Men’s giving was more sensitive to income and tax incentives, and they tended to give more money to fewer charities, whereas women tended to give less money to a greater variety of charities. When it came to married people, donations varied depending on who was making the giving decisions.

In households where one spouse took on the responsibility, the decisions tended to mirror that spouse’s expected preferences and influences. However, in households where husbands and wives made joint decisions, these decisions more closely resembled the husband’s expected preferences. Joint decision-making also depressed the overall amount of money donated by an estimated six percent.”

Summer Allen in “The Science of Generosity” White Paper produced by the Greater Good Science Center.

Thanks to all those who have expressed gratitude for this interesting research.

All glory to God for guiding me to look at recent studies. Also thanks for all those who prayed for a great “Leaders Dinner” last night in Sliač, Slovakia (pictured above). It could not have gone better. A peer accountability movement is taking shape in Eastern Europe.
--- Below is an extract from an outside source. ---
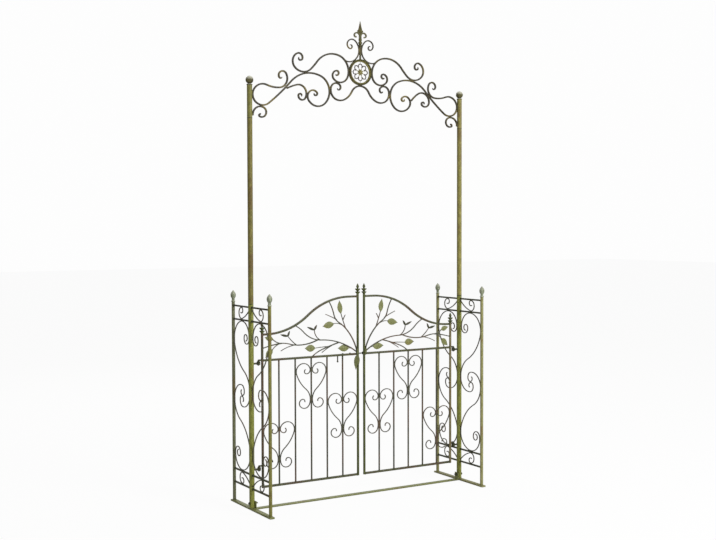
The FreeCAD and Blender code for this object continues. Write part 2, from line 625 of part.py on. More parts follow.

The data about giving decisions with couples grips us.

Men go deeper in their giving, while women spread donations more widely. And yet, ouch! It’s sad to hear that when men lead the decision making process the results get depressed rather than driven upward.

Instead of drawing any personal conclusions or point fingers, please consider your situation.

Do you give with your head or your heart? How can your spouse strengthen your giving deeper and/or wider? What year over year impact do you want to see? Why aim together at growing in the grace of giving?